**DATA BLOCK:**
━━━━━━━━━━━━━━━━━━━━

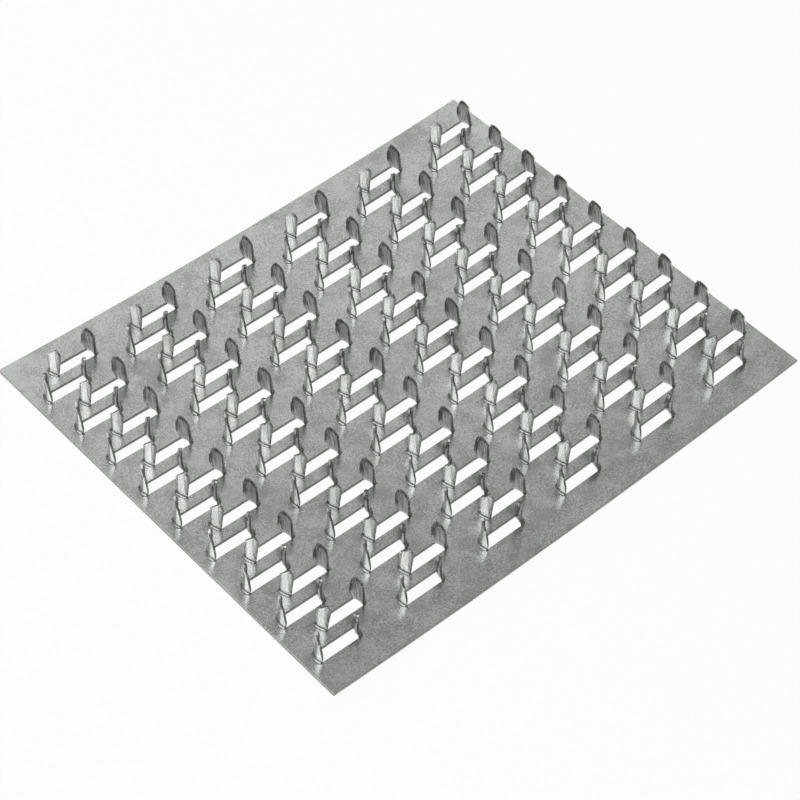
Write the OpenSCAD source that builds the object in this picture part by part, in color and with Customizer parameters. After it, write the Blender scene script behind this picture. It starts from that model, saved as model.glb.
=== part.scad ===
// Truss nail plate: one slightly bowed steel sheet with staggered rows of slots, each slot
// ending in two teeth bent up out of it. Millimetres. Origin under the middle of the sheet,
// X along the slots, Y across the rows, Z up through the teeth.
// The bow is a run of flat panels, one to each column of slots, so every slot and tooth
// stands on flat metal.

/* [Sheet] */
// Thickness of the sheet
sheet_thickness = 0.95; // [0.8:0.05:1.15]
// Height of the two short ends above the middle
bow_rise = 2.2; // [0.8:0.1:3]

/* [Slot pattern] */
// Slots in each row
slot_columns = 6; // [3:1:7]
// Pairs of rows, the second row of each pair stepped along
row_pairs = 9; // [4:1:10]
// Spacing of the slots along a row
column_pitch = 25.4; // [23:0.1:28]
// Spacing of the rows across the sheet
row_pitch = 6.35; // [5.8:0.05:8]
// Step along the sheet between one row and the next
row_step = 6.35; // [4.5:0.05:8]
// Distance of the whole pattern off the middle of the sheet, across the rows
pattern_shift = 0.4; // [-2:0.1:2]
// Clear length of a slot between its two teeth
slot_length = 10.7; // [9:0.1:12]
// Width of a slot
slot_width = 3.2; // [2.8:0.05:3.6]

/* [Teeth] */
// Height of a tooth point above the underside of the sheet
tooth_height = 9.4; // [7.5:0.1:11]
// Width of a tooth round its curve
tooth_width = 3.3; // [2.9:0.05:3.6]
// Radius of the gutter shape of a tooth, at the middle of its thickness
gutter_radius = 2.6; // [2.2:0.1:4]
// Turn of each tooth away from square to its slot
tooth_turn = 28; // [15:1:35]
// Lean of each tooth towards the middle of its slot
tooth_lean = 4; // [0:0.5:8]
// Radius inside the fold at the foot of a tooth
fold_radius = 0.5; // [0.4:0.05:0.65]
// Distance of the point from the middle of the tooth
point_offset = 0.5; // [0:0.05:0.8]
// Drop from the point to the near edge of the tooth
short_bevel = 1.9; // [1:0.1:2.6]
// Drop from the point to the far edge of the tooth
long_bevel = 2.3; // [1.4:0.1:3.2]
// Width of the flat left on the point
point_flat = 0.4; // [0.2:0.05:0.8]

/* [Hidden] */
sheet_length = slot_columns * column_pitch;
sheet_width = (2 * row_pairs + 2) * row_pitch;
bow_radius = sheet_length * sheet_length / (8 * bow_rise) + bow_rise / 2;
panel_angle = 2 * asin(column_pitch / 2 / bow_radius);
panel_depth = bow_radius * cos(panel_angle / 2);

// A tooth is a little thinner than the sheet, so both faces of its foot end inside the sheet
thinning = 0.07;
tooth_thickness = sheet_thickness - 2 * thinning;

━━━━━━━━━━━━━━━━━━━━

**SHORT TASK:**
Copy out the data shown above without altering anything.

**EXERCISE OUTPUT:**
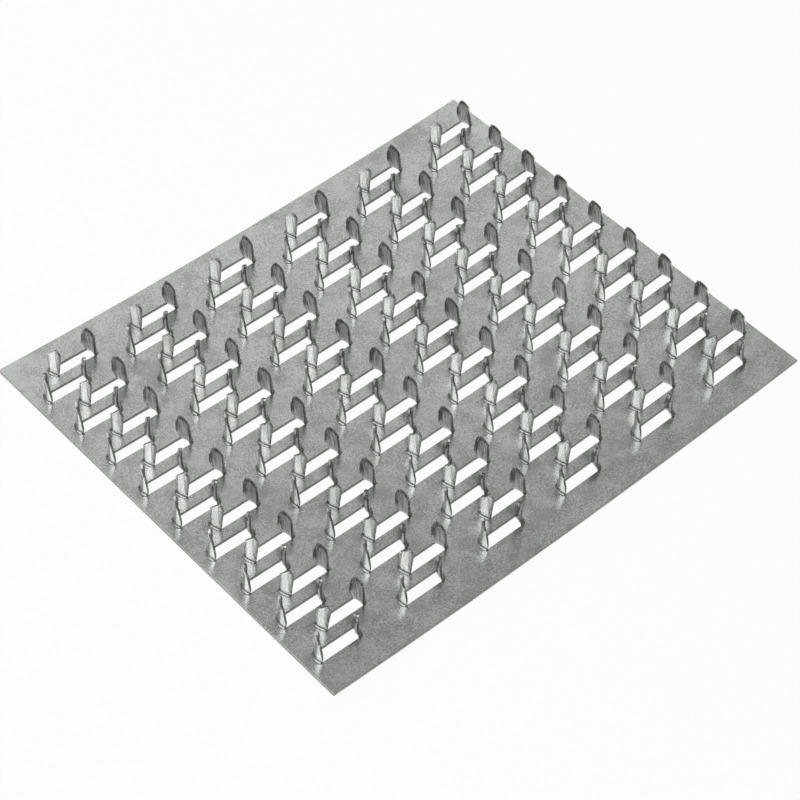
Write the OpenSCAD source that builds the object in this picture part by part, in color and with Customizer parameters. After it, write the Blender scene script behind this picture. It starts from that model, saved as model.glb.
=== part.scad ===
// Truss nail plate: one slightly bowed steel sheet with staggered rows of slots, each slot
// ending in two teeth bent up out of it. Millimetres. Origin under the middle of the sheet,
// X along the slots, Y across the rows, Z up through the teeth.
// The bow is a run of flat panels, one to each column of slots, so every slot and tooth
// stands on flat metal.

/* [Sheet] */
// Thickness of the sheet
sheet_thickness = 0.95; // [0.8:0.05:1.15]
// Height of the two short ends above the middle
bow_rise = 2.2; // [0.8:0.1:3]

/* [Slot pattern] */
// Slots in each row
slot_columns = 6; // [3:1:7]
// Pairs of rows, the second row of each pair stepped along
row_pairs = 9; // [4:1:10]
// Spacing of the slots along a row
column_pitch = 25.4; // [23:0.1:28]
// Spacing of the rows across the sheet
row_pitch = 6.35; // [5.8:0.05:8]
// Step along the sheet between one row and the next
row_step = 6.35; // [4.5:0.05:8]
// Distance of the whole pattern off the middle of the sheet, across the rows
pattern_shift = 0.4; // [-2:0.1:2]
// Clear length of a slot between its two teeth
slot_length = 10.7; // [9:0.1:12]
// Width of a slot
slot_width = 3.2; // [2.8:0.05:3.6]

/* [Teeth] */
// Height of a tooth point above the underside of the sheet
tooth_height = 9.4; // [7.5:0.1:11]
// Width of a tooth round its curve
tooth_width = 3.3; // [2.9:0.05:3.6]
// Radius of the gutter shape of a tooth, at the middle of its thickness
gutter_radius = 2.6; // [2.2:0.1:4]
// Turn of each tooth away from square to its slot
tooth_turn = 28; // [15:1:35]
// Lean of each tooth towards the middle of its slot
tooth_lean = 4; // [0:0.5:8]
// Radius inside the fold at the foot of a tooth
fold_radius = 0.5; // [0.4:0.05:0.65]
// Distance of the point from the middle of the tooth
point_offset = 0.5; // [0:0.05:0.8]
// Drop from the point to the near edge of the tooth
short_bevel = 1.9; // [1:0.1:2.6]
// Drop from the point to the far edge of the tooth
long_bevel = 2.3; // [1.4:0.1:3.2]
// Width of the flat left on the point
point_flat = 0.4; // [0.2:0.05:0.8]

/* [Hidden] */
sheet_length = slot_columns * column_pitch;
sheet_width = (2 * row_pairs + 2) * row_pitch;
bow_radius = sheet_length * sheet_length / (8 * bow_rise) + bow_rise / 2;
panel_angle = 2 * asin(column_pitch / 2 / bow_radius);
panel_depth = bow_radius * cos(panel_angle / 2);

// A tooth is a little thinner than the sheet, so both faces of its foot end inside the sheet
thinning = 0.07;
tooth_thickness = sheet_thickness - 2 * thinning;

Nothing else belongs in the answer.